HOME UP PREV NEXT (Polyhedral Address Mapping)

Discovering Parallelism: Classical HLS Paradigms

The map-reduce paradigm allows the map part to be done in parallel.

An associative reduction operator gives the same answer under diverse bracketings.

Common associative operators are addition, multiplication, maximum and bitwise-OR. Our first example uses xor.

Here we look at some examples where the bodies of an iteration may or may not be run in parallel.

  public static int associative_reduction_example(int starting)
  {
    int vr = 0;
    for (int i=0;i<15;i++) // or also i+=4
      {
	int vx = (i+starting)*(i+3)*(i+5);
	vr ^= ((vx & 128)>0 ? 1:0);
      }
    return vr;
  }

Where the loop variable evolves linearly, variables and expressions in the body that depend linearly on the loop variable are termed linear induction variables/expressions and can be ignored for loop classification since their values will always be independently available in each loop body with minimal overhead.

A loop-carried dependency means that parallelisation of loop bodies is not possible.

Often the loop body can be split into a part that is and is-not dependent on the previous iteration, with the is-not parts run in parallel at least.

  public static int loop_carried_example(int seed)
  {
    int vp = seed;
    for (int i=0;i<5;i++)
      {
	vp = (vp + 11) * 31241/121; // (fixed)
      }
    return vp;
  }

A value read from an array in one iteration can be loop forwarded from one iteration to another using a holding register to save having to read it again.

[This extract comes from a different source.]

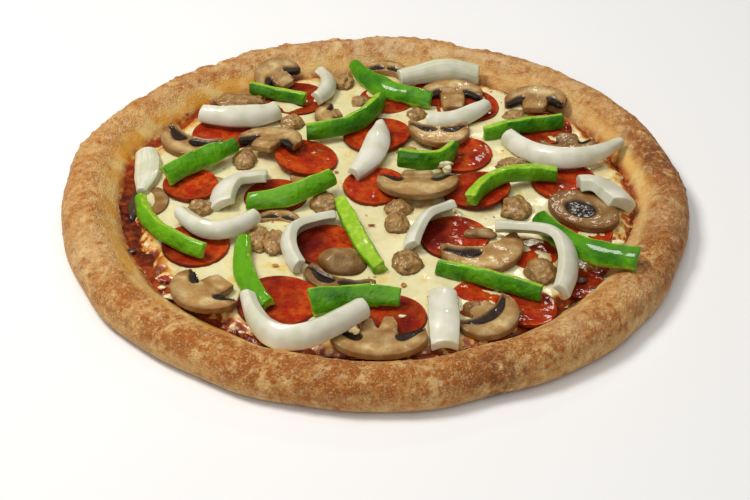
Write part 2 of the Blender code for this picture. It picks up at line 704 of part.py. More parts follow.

  static int [] foos = new int [10];
  static int ipos = 0;
  public static int loop_forwarding_example(int newdata)
  {
    foos[ipos ++] = newdata;
    ipos %= foos.Length;
    int sum = 0;
    for (int i=0;i<foos.Length-1;i++)
      {
	sum += foos[i]^foos[i+1];
      }
    return sum;
  }

Data-dependent exit conditions also limit parallelisation, although a degree of speculation can be harmless. How early in a loop body the exit condition is determined is an important consideration.

When speculating we continue looping but provide a mechanism to discard unwanted side effects.

  public static int data_dependent_controlflow_example(int seed)
  {
    int vr = 0;
    int i;
    for (i=0;i<20;i++)
      {
	vr += i*i*seed;
	if (vr > 1111) break;
      }
    return i;
  }

The above examples have been demonstrated using Kiwi HLS on the following link »Kiwi Common HLS Paradigms Demonstrated. »Wikipedia:Loop Dependence

Compared with software compilers, like gcc, HLS tools are currently relatively immature.

Here is an example from Vivado HLS of a false positive on loop-carried dependency. The following refuses to compile. »LINK

//directive PIPELINE set
uint8_t process_image(uint8_t pxVal)
{
    static unsigned int x = 0;
    static uint8_t lines[16][WIDTH];
       
         //directive UNROLL set
    for(int i=0; i < 15; i++) {
        lines[i][x] = lines[i + 1][x];
    }
    lines[15][x] = pxVal;
    uint8_t result = lines[1][x];
    x = (x + 1) == WIDTH ? 0 : (x + 1);
    return result;
}

Why does this fail? When we convert from a 2-D to a 1-D array by mutiplying up the indecies we loose information that the subscripts are manifestly distinct.